Work instructions:
Up to and including the line containing "holes + screw_holes(base_screw_places(side)))", please reproduce the lines of the listing below, starting from the top.

________________________________________

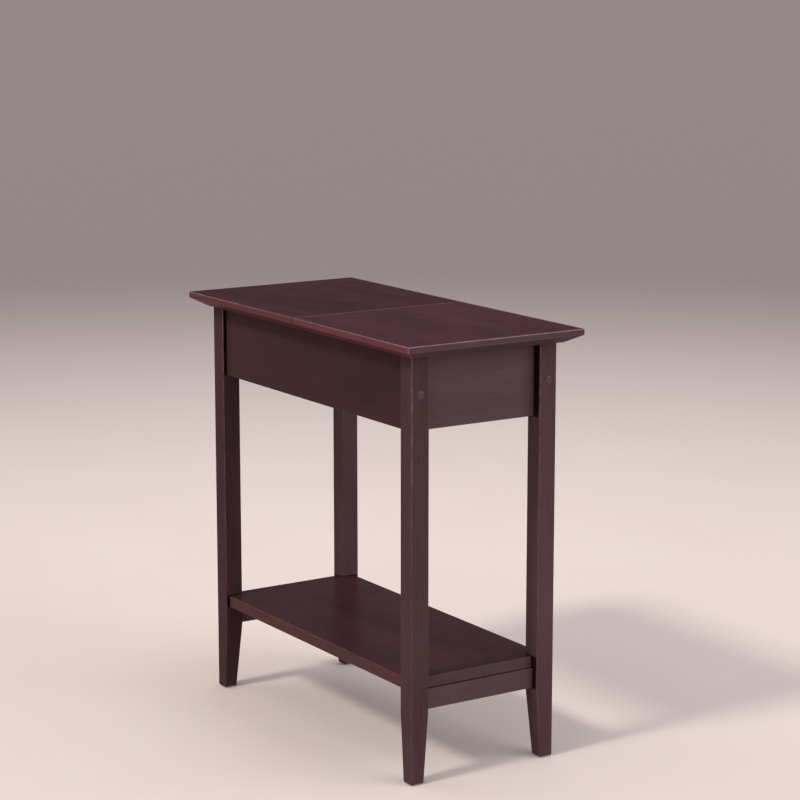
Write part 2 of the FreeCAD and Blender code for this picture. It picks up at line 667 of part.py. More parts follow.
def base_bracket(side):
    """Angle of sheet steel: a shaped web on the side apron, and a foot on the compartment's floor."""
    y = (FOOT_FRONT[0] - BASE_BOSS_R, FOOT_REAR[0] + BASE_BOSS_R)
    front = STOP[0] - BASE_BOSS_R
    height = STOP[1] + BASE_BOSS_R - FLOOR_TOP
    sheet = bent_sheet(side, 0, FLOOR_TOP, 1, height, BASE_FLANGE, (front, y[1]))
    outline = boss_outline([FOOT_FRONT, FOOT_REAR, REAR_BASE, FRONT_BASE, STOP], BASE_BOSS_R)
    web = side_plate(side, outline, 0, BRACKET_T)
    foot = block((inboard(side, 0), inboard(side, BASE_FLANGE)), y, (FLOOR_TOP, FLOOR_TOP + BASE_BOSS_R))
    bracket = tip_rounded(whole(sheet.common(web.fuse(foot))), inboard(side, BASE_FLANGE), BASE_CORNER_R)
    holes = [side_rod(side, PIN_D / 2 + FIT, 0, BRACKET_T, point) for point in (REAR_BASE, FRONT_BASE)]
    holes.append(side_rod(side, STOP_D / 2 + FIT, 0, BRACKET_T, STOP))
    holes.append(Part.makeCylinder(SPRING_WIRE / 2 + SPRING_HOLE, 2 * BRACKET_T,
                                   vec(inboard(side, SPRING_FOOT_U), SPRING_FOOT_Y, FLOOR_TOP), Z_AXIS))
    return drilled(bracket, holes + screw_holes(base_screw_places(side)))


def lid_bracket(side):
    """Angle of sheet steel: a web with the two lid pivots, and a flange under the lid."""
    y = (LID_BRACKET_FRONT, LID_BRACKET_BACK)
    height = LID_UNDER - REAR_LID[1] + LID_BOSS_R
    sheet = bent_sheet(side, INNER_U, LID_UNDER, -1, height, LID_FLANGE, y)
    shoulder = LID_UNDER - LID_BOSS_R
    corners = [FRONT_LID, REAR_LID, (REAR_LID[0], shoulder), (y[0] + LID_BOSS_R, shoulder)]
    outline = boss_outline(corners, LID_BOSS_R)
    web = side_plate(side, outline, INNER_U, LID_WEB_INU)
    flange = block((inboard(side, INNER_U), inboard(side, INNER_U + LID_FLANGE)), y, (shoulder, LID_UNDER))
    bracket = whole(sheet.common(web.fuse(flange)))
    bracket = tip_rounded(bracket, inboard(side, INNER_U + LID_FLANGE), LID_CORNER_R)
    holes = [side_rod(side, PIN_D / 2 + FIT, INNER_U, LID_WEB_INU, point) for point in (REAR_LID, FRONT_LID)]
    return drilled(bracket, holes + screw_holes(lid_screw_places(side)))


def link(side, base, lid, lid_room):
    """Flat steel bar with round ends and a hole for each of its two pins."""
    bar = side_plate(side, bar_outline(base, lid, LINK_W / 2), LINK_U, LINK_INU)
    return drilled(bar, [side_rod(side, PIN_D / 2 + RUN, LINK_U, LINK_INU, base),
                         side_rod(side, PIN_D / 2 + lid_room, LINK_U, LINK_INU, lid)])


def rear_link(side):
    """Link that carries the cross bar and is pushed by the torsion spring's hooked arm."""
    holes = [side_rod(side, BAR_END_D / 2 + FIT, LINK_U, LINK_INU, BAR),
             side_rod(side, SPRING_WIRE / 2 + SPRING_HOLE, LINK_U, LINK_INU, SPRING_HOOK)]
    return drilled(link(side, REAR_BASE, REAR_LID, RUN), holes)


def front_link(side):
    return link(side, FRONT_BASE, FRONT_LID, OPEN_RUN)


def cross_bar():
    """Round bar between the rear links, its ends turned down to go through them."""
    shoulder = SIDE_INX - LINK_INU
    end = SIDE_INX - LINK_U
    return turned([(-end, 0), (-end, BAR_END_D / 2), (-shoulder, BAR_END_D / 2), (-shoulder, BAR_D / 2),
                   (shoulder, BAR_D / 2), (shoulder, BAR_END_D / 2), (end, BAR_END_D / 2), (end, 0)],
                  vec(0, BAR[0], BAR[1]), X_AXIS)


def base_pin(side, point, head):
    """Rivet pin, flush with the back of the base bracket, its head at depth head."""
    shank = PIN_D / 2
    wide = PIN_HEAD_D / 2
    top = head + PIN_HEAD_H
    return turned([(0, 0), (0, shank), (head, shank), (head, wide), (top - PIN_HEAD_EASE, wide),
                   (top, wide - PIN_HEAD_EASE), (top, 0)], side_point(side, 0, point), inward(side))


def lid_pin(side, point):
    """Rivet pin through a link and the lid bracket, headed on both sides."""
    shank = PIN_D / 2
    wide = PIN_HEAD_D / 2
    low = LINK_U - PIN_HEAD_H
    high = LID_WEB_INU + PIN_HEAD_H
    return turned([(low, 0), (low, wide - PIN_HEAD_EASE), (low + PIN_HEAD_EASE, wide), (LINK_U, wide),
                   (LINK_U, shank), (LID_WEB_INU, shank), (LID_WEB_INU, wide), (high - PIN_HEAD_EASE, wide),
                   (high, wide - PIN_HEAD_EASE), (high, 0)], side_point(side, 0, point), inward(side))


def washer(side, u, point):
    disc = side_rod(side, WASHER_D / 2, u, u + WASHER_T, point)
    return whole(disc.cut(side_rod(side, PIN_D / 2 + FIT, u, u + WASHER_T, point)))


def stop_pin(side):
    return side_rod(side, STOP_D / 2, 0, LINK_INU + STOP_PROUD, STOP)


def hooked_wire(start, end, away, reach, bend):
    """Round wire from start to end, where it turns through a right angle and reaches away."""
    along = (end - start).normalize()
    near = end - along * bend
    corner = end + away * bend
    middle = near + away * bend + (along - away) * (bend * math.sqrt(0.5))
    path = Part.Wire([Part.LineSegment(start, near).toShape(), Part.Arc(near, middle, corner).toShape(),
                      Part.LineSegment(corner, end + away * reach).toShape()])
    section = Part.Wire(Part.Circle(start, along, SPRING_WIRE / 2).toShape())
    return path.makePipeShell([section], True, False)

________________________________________

Exercise response:
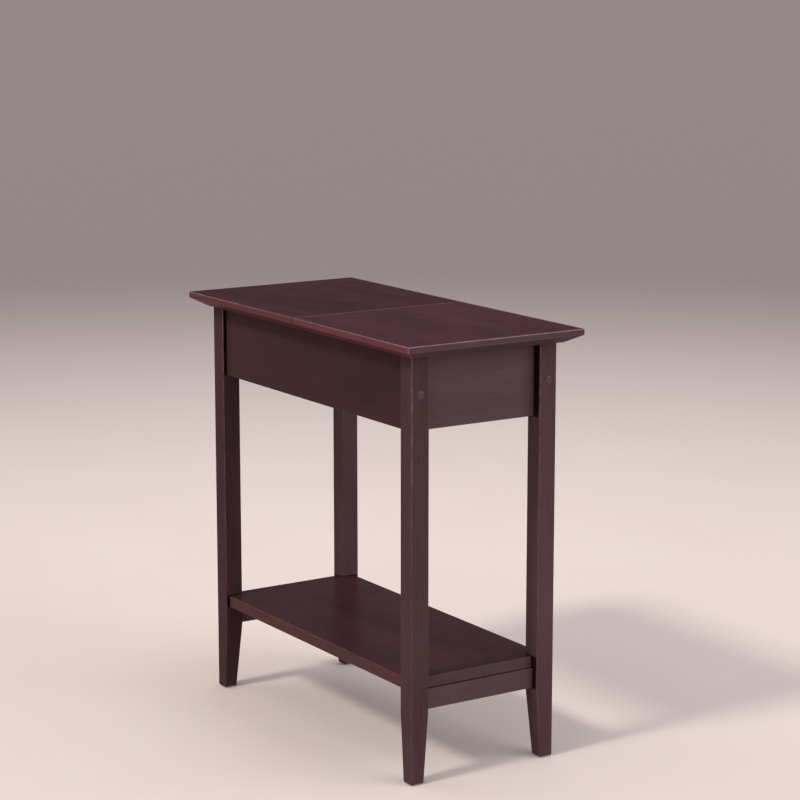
Write part 2 of the FreeCAD and Blender code for this picture. It picks up at line 667 of part.py. More parts follow.
def base_bracket(side):
    """Angle of sheet steel: a shaped web on the side apron, and a foot on the compartment's floor."""
    y = (FOOT_FRONT[0] - BASE_BOSS_R, FOOT_REAR[0] + BASE_BOSS_R)
    front = STOP[0] - BASE_BOSS_R
    height = STOP[1] + BASE_BOSS_R - FLOOR_TOP
    sheet = bent_sheet(side, 0, FLOOR_TOP, 1, height, BASE_FLANGE, (front, y[1]))
    outline = boss_outline([FOOT_FRONT, FOOT_REAR, REAR_BASE, FRONT_BASE, STOP], BASE_BOSS_R)
    web = side_plate(side, outline, 0, BRACKET_T)
    foot = block((inboard(side, 0), inboard(side, BASE_FLANGE)), y, (FLOOR_TOP, FLOOR_TOP + BASE_BOSS_R))
    bracket = tip_rounded(whole(sheet.common(web.fuse(foot))), inboard(side, BASE_FLANGE), BASE_CORNER_R)
    holes = [side_rod(side, PIN_D / 2 + FIT, 0, BRACKET_T, point) for point in (REAR_BASE, FRONT_BASE)]
    holes.append(side_rod(side, STOP_D / 2 + FIT, 0, BRACKET_T, STOP))
    holes.append(Part.makeCylinder(SPRING_WIRE / 2 + SPRING_HOLE, 2 * BRACKET_T,
                                   vec(inboard(side, SPRING_FOOT_U), SPRING_FOOT_Y, FLOOR_TOP), Z_AXIS))
    return drilled(bracket, holes + screw_holes(base_screw_places(side)))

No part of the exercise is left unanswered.